----- Information provided

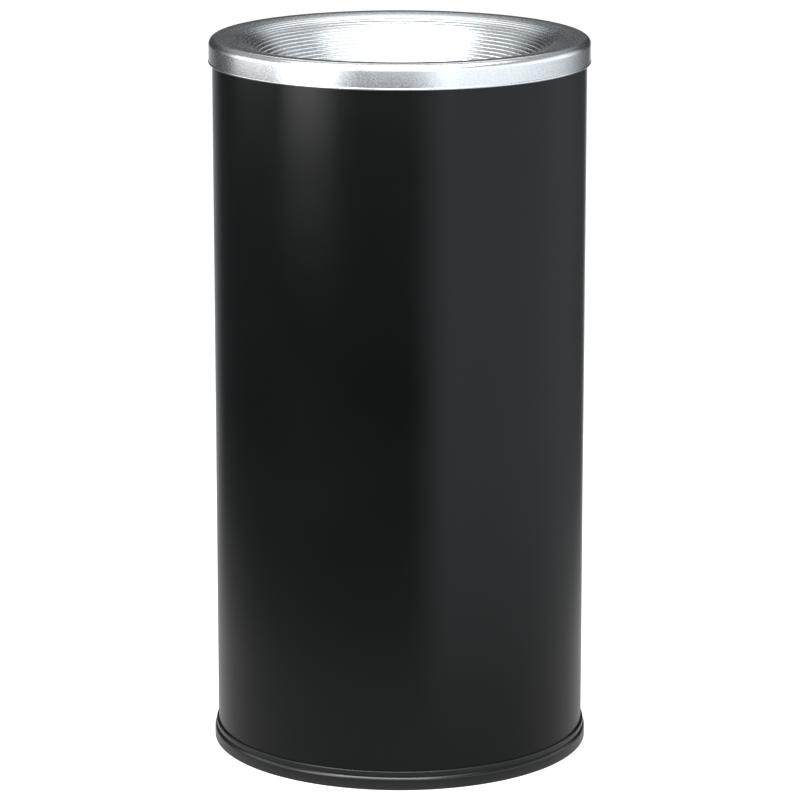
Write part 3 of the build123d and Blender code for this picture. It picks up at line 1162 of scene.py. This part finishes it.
softboxes = {
    # name: place, aimed at, width and height in metres, then brightness
    # footStrip gives the foot ring its line of light, and the near banks light the metal skirt
    "overhead": ((0.0, -0.7, 1.95), (0.0, -0.7, 0.0), 2.5, 2.0, 1.7),
    "footStrip": ((-0.25, -1.1, 1.9), (0.0, -0.1, 0.1), 2.0, 0.35, 10.0),
    "backHigh": ((0.0, 1.5, 1.85), (0.0, 0.0, 0.5), 1.1, 0.8, 1.2),
    "frontFill": ((0.0, -2.4, 1.6), (0.0, 0.0, 0.45), 2.6, 0.8, 0.9),
    "frontBank": ((0.1, -1.0, 0.62), (0.1, 0.0, 0.62), 1.0, 0.5, 0.7),
    "leftBank": ((-0.83, -0.63, 0.63), (0.0, 0.0, 0.63), 0.66, 0.54, 1.5),
    "leftStep": ((-0.52, -0.9, 0.63), (0.0, 0.0, 0.63), 0.2, 0.54, 1.0),
    "sideBank": ((-1.04, 0.06, 0.63), (0.0, 0.0, 0.63), 0.7, 0.54, 1.3),
    "leftCore": ((-0.874, -0.615, 0.83), (0.0, 0.0, 0.68), 0.34, 1.0, 2.4),
    "leftSoft": ((-0.874, -0.615, 0.84), (0.0, 0.0, 0.69), 0.70, 1.12, 1.6),
}
surround = {
    "tint": "#e9eef2",
    # places round the room: 0 and 1 are the left, 0.25 the front, 0.5 the right, 0.75 the back
    "low": [(0.0, 0.05), (0.2, 0.03), (0.275, 0.03), (0.33, 1.35), (0.46, 1.15), (0.55, 0.78),
            (0.61, 0.4), (0.65, 0.2), (0.7, 0.1), (0.735, 2.4), (0.76, 1.8), (0.79, 0.6),
            (0.85, 0.08), (1.0, 0.05)],
    "high": [(0.0, 0.9), (0.1, 0.9), (0.2, 0.5), (0.27, 0.5), (0.34, 1.75), (0.57, 1.75), (0.64, 0.03),
             (0.86, 0.03), (0.92, 0.4), (1.0, 0.9)],
    # the next three are sines of the angle above level
    "lowEnd": (-0.14, -0.04),  # where the low walls give way to the high ones
    "panelTop": 0.42,      # where the walls end
    "panelFade": 0.08,     # to each side of it
    "ceiling": 0.48,
    "strength": 3.0,       # of the whole background; the greys are divided by it
}


def makeSoftbox(name, place, target, width, height, brightness):
    data = bpy.data.lights.new(name, "AREA")
    data.shape = "RECTANGLE"
    data.size = width
    data.size_y = height
    data.energy = brightness * math.pi * width * height
    light = bpy.data.objects.new(name, data)
    light.location = place
    light.rotation_euler = (Vector(target) - Vector(place)).to_track_quat("-Z", "Y").to_euler()
    light.visible_camera = False
    bpy.context.collection.objects.link(light)


def makeRoom():
    # the walls round the set: a white panel on the right, dark in front, dim behind
    world = bpy.data.worlds.new("studio")
    world.use_nodes = True
    world.cycles.sampling_method = "NONE"
    tree = world.node_tree
    way = addNode(tree, "TexCoord").outputs["Generated"]
    apart = addNode(tree, "SeparateXYZ", links={"Vector": way})
    around = addNode(tree, "TexGradient", {"gradient_type": "RADIAL"}, links={"Vector": way})
    low = addNode(tree, "ValToRGB", links={"Fac": around.outputs["Fac"]},
                  stops=greyStops(surround["low"], surround["strength"]))
    high = addNode(tree, "ValToRGB", links={"Fac": around.outputs["Fac"]},
                   stops=greyStops(surround["high"], surround["strength"]))
    aboveLow = addNode(tree, "MapRange", inputs={
        "From Min": surround["lowEnd"][0], "From Max": surround["lowEnd"][1]},
        links={"Value": apart.outputs["Z"]})
    abovePanel = addNode(tree, "MapRange", inputs={
        "From Min": surround["panelTop"] - surround["panelFade"],
        "From Max": surround["panelTop"] + surround["panelFade"]},
        links={"Value": apart.outputs["Z"]})
    ceiling = surround["ceiling"] / surround["strength"]
    walls = addNode(tree, "Mix", {"data_type": "RGBA"}, links={
        0: aboveLow.outputs["Result"], 6: low.outputs["Color"], 7: high.outputs["Color"]})
    room = addNode(tree, "Mix", {"data_type": "RGBA"}, {7: (ceiling, ceiling, ceiling, 1)}, {
        0: abovePanel.outputs["Result"], 6: walls.outputs[2]})
    tinted = addNode(tree, "Mix", {"data_type": "RGBA", "blend_type": "MULTIPLY"},
                     {0: 1.0, 7: linear(surround["tint"])}, {6: room.outputs[2]})
    background = tree.nodes["Background"]
    background.inputs["Strength"].default_value = surround["strength"]
    tree.links.new(tinted.outputs[2], background.inputs["Color"])
    bpy.context.scene.world = world


floor = {
    "tones": [(0.3, "#a6a6a4"), (0.7, "#adadab")],
    "grainScale": 60.0,    # per metre
    "roughness": 0.9,
    "gloss": 0.1,
    "glow": 0.88,          # a lit table, so that its far end stays as pale as the near one
    "size": 40.0,
    "sheenRadius": 1.2,
    "sheenDrop": 0.0005,   # just below the floor
    "sheenSteps": 64,
    "sheenBrightness": 0.55,
    # distance from the middle as a share of sheenRadius, and how much of the sheen is seen there
    "sheen": [(0.18, 1.0), (0.27, 0.95), (0.42, 0.5), (0.65, 0.14), (1.0, 0.0)],
}


def makeFloor():
    selectNone()
    bpy.ops.mesh.primitive_plane_add(size=floor["size"], location=(0, 0, 0))
    paper = nameIt(bpy.context.object, "studioFloor")
    material, tree, shader, place = newMaterial("lit opal table")
    grain = addNode(tree, "TexNoise", inputs={
        "Scale": floor["grainScale"], "Detail": 3.0}, links={"Vector": place})
    colour = addNode(tree, "ValToRGB", links={"Fac": grain.outputs["Fac"]},
        stops=toneStops(floor["tones"]))
    plugIn(tree, shader, {"Base Color": colour})
    shader.inputs["Roughness"].default_value = floor["roughness"]
    shader.inputs["Specular IOR Level"].default_value = floor["gloss"]
    shader.inputs["Emission Color"].default_value = (1, 1, 1, 1)
    shader.inputs["Emission Strength"].default_value = floor["glow"]
    material.cycles.emission_sampling = "NONE"
    paper.data.materials.append(material)
    paper.visible_glossy = False


def makeFloorSheen():
    # what the black cylinder mirrors of the table: pale close by, dark further out
    selectNone()
    bpy.ops.mesh.primitive_circle_add(vertices=floor["sheenSteps"], radius=floor["sheenRadius"],
                                      fill_type="NGON", location=(0, 0, -floor["sheenDrop"]))
    sheen = nameIt(bpy.context.object, "floorSheen")
    material, tree, shader, place = newMaterial("table seen in the gloss")
    reach = addNode(tree, "VectorMath", {"operation": "LENGTH"}, links={0: place})
    share = addNode(tree, "Math", {"operation": "DIVIDE"}, {1: floor["sheenRadius"]},
                    {0: reach.outputs["Value"]})
    seen = addNode(tree, "ValToRGB", links={"Fac": share.outputs["Value"]},
                   stops=greyStops(floor["sheen"]))
    lit = addNode(tree, "Emission", inputs={"Strength": floor["sheenBrightness"]})
    clear = addNode(tree, "BsdfTransparent")
    both = addNode(tree, "MixShader", links={
        0: seen.outputs["Color"], 1: clear.outputs["BSDF"], 2: lit.outputs["Emission"]})
    tree.links.new(both.outputs["Shader"], tree.nodes["Material Output"].inputs["Surface"])
    tree.nodes.remove(shader)
    material.cycles.emission_sampling = "NONE"
    sheen.data.materials.append(material)
    sheen.visible_camera = False
    sheen.visible_diffuse = False
    sheen.visible_shadow = False
    sheen.visible_transmission = False


say("floor, lights and camera")
makeCamera()
makeRoom()
makeFloor()
makeFloorSheen()
for name, values in softboxes.items():
    makeSoftbox(name, *values)
bpy.context.scene.view_settings.view_transform = "Standard"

----------

▶ **Exercise instructions**
Gather up every line from the listing above in which the word "scene" occurs.

▶ **Correct response**
Write part 3 of the build123d and Blender code for this picture. It picks up at line 1162 of scene.py. This part finishes it.
    bpy.context.scene.world = world
bpy.context.scene.view_settings.view_transform = "Standard"